Raw data ▸

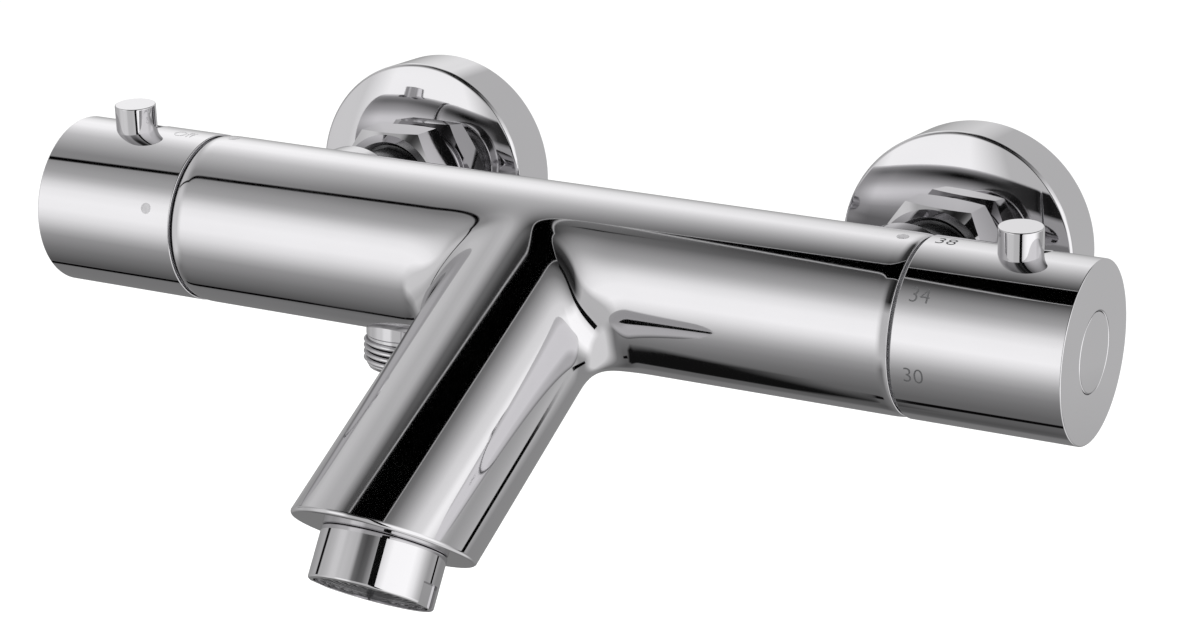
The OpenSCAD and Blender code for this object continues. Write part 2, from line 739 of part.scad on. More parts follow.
valve_body();
hose_outlet();
aerator_housing();
aerator_insert();
aerator_washer();
temperature_slide_ring();
flow_slide_ring();
thermostat_nut();
diverter_nut();
thermostat_housing();
thermostat_orings();
thermostat_piston();
thermostat_wax_element();
thermostat_return_spring();
temperature_spindle();
temperature_stop_ring();
diverter_housing();
diverter_orings();
diverter_liner();
diverter_drum();
flow_spindle();
flow_stop_ring();
temperature_knob();
temperature_adapter();
temperature_screw();
temperature_cap();
temperature_button();
temperature_button_spring();
flow_knob();
flow_adapter();
flow_screw();
flow_cap();
flow_button();
flow_button_spring();
hot_union();
cold_union();
hot_rosette();
cold_rosette();
hot_union_nut();
cold_union_nut();
hot_tailpiece();
cold_tailpiece();
hot_filter_washer();
cold_filter_washer();
hot_check_cage();
cold_check_cage();
hot_check_poppet();
cold_check_poppet();
hot_check_spring();
cold_check_spring();
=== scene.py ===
import json
import math

import bmesh
import bpy
import numpy as np
from mathutils import Matrix, Vector


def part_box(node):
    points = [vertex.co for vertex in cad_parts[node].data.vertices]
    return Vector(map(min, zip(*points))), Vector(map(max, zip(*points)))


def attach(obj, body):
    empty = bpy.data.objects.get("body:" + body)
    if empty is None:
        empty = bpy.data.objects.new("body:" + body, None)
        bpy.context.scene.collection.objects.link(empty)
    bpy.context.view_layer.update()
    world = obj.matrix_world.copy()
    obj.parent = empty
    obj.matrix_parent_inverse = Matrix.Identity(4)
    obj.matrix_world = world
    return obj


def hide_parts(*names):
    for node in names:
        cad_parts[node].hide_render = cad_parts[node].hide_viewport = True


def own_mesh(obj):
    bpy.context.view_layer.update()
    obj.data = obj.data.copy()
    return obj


bl_info = {
    "name": "Bath and shower valve",
    "version": (1, 0, 0),
    "blender": (4, 5, 0),
    "location": "3D View > Sidebar > Valve",
    "description": "Dresses a wall-mounted thermostatic bath and shower valve in polished chrome",
    "category": "Object",
}

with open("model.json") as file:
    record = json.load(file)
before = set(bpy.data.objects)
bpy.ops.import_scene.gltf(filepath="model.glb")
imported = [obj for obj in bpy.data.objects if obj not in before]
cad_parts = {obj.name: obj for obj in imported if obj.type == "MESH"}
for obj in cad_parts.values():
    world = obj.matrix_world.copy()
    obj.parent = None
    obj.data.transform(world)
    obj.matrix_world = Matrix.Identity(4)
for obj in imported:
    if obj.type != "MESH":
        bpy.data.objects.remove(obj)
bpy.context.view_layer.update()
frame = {"nodes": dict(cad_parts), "record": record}
MM = 0.001
WELD = 1e-6
RIGHT = np.array([1.0, 0.0, 0.0])
UP = np.array([0.0, 0.0, 1.0])
TO_WALL = np.array([0.0, 1.0, 0.0])
AXIS_Y = sum(corner.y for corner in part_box("temperature_knob"))/2
ON_AXIS = AXIS_Y*TO_WALL
# Each knob's side, body and its button's body
KNOBS = {"temperature": (1, "temperature_control", "safety_button"),
         "flow": (-1, "flow_control", "eco_button")}
# Each supply's side, and how far its nut is turned from upright in the photo
SUPPLIES = {"hot": (-1, math.radians(2.0)), "cold": (1, math.radians(-2.8))}
# Each inlet's distance from the middle, and how far the unions drop to the wall threads
SUPPLY_OUT, UNION_DROP = 75*MM, 8*MM
# Slopes of the spout and of the way that its mouth faces, down from straight ahead
SPOUT_SLOPE, MOUTH_SLOPE = math.radians(30.6), math.radians(60)
# The aerator sits this far below the middle of the mouth
SOCKET_SHIFT = 1.3*MM
# The buttons lean forwards, and stand this far in from the knobs' end faces
BUTTON_LEAN, BUTTON_IN = math.radians(6), 17.2*MM


def length(name, description, millimetres):
    """A length property, written in millimetres and kept in metres."""
    return bpy.props.FloatProperty(name=name, description=description, default=millimetres*MM,
                                   min=0.0, precision=5, unit="LENGTH")


def share(name, description, value):
    """A property between zero and one."""
    return bpy.props.FloatProperty(name=name, description=description, default=value,
                                   min=0.0, max=1.0, subtype="FACTOR")


def tint(name, description, value):
    """A colour property, in linear values."""
    return bpy.props.FloatVectorProperty(name=name, description=description, default=value,
                                         size=3, min=0.0, max=1.0, subtype="COLOR")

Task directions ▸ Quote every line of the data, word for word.

Output of the exercise ▸
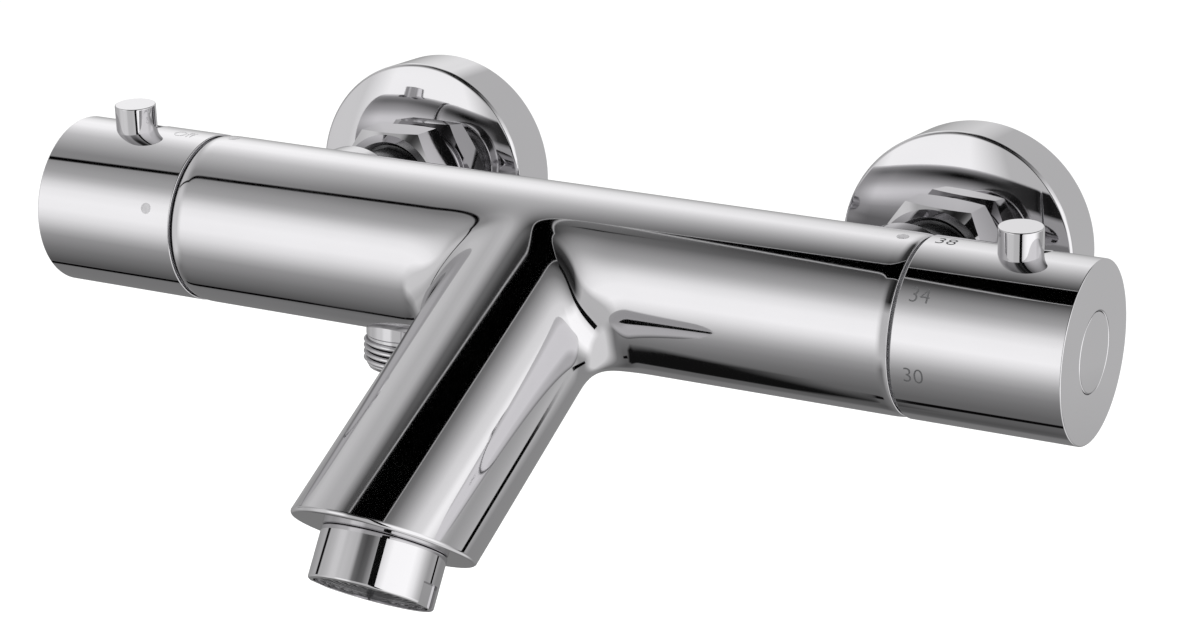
The OpenSCAD and Blender code for this object continues. Write part 2, from line 739 of part.scad on. More parts follow.
valve_body();
hose_outlet();
aerator_housing();
aerator_insert();
aerator_washer();
temperature_slide_ring();
flow_slide_ring();
thermostat_nut();
diverter_nut();
thermostat_housing();
thermostat_orings();
thermostat_piston();
thermostat_wax_element();
thermostat_return_spring();
temperature_spindle();
temperature_stop_ring();
diverter_housing();
diverter_orings();
diverter_liner();
diverter_drum();
flow_spindle();
flow_stop_ring();
temperature_knob();
temperature_adapter();
temperature_screw();
temperature_cap();
temperature_button();
temperature_button_spring();
flow_knob();
flow_adapter();
flow_screw();
flow_cap();
flow_button();
flow_button_spring();
hot_union();
cold_union();
hot_rosette();
cold_rosette();
hot_union_nut();
cold_union_nut();
hot_tailpiece();
cold_tailpiece();
hot_filter_washer();
cold_filter_washer();
hot_check_cage();
cold_check_cage();
hot_check_poppet();
cold_check_poppet();
hot_check_spring();
cold_check_spring();
=== scene.py ===
import json
import math

import bmesh
import bpy
import numpy as np
from mathutils import Matrix, Vector


def part_box(node):
    points = [vertex.co for vertex in cad_parts[node].data.vertices]
    return Vector(map(min, zip(*points))), Vector(map(max, zip(*points)))


def attach(obj, body):
    empty = bpy.data.objects.get("body:" + body)
    if empty is None:
        empty = bpy.data.objects.new("body:" + body, None)
        bpy.context.scene.collection.objects.link(empty)
    bpy.context.view_layer.update()
    world = obj.matrix_world.copy()
    obj.parent = empty
    obj.matrix_parent_inverse = Matrix.Identity(4)
    obj.matrix_world = world
    return obj


def hide_parts(*names):
    for node in names:
        cad_parts[node].hide_render = cad_parts[node].hide_viewport = True


def own_mesh(obj):
    bpy.context.view_layer.update()
    obj.data = obj.data.copy()
    return obj


bl_info = {
    "name": "Bath and shower valve",
    "version": (1, 0, 0),
    "blender": (4, 5, 0),
    "location": "3D View > Sidebar > Valve",
    "description": "Dresses a wall-mounted thermostatic bath and shower valve in polished chrome",
    "category": "Object",
}

with open("model.json") as file:
    record = json.load(file)
before = set(bpy.data.objects)
bpy.ops.import_scene.gltf(filepath="model.glb")
imported = [obj for obj in bpy.data.objects if obj not in before]
cad_parts = {obj.name: obj for obj in imported if obj.type == "MESH"}
for obj in cad_parts.values():
    world = obj.matrix_world.copy()
    obj.parent = None
    obj.data.transform(world)
    obj.matrix_world = Matrix.Identity(4)
for obj in imported:
    if obj.type != "MESH":
        bpy.data.objects.remove(obj)
bpy.context.view_layer.update()
frame = {"nodes": dict(cad_parts), "record": record}
MM = 0.001
WELD = 1e-6
RIGHT = np.array([1.0, 0.0, 0.0])
UP = np.array([0.0, 0.0, 1.0])
TO_WALL = np.array([0.0, 1.0, 0.0])
AXIS_Y = sum(corner.y for corner in part_box("temperature_knob"))/2
ON_AXIS = AXIS_Y*TO_WALL
# Each knob's side, body and its button's body
KNOBS = {"temperature": (1, "temperature_control", "safety_button"),
         "flow": (-1, "flow_control", "eco_button")}
# Each supply's side, and how far its nut is turned from upright in the photo
SUPPLIES = {"hot": (-1, math.radians(2.0)), "cold": (1, math.radians(-2.8))}
# Each inlet's distance from the middle, and how far the unions drop to the wall threads
SUPPLY_OUT, UNION_DROP = 75*MM, 8*MM
# Slopes of the spout and of the way that its mouth faces, down from straight ahead
SPOUT_SLOPE, MOUTH_SLOPE = math.radians(30.6), math.radians(60)
# The aerator sits this far below the middle of the mouth
SOCKET_SHIFT = 1.3*MM
# The buttons lean forwards, and stand this far in from the knobs' end faces
BUTTON_LEAN, BUTTON_IN = math.radians(6), 17.2*MM


def length(name, description, millimetres):
    """A length property, written in millimetres and kept in metres."""
    return bpy.props.FloatProperty(name=name, description=description, default=millimetres*MM,
                                   min=0.0, precision=5, unit="LENGTH")


def share(name, description, value):
    """A property between zero and one."""
    return bpy.props.FloatProperty(name=name, description=description, default=value,
                                   min=0.0, max=1.0, subtype="FACTOR")


def tint(name, description, value):
    """A colour property, in linear values."""
    return bpy.props.FloatVectorProperty(name=name, description=description, default=value,
                                         size=3, min=0.0, max=1.0, subtype="COLOR")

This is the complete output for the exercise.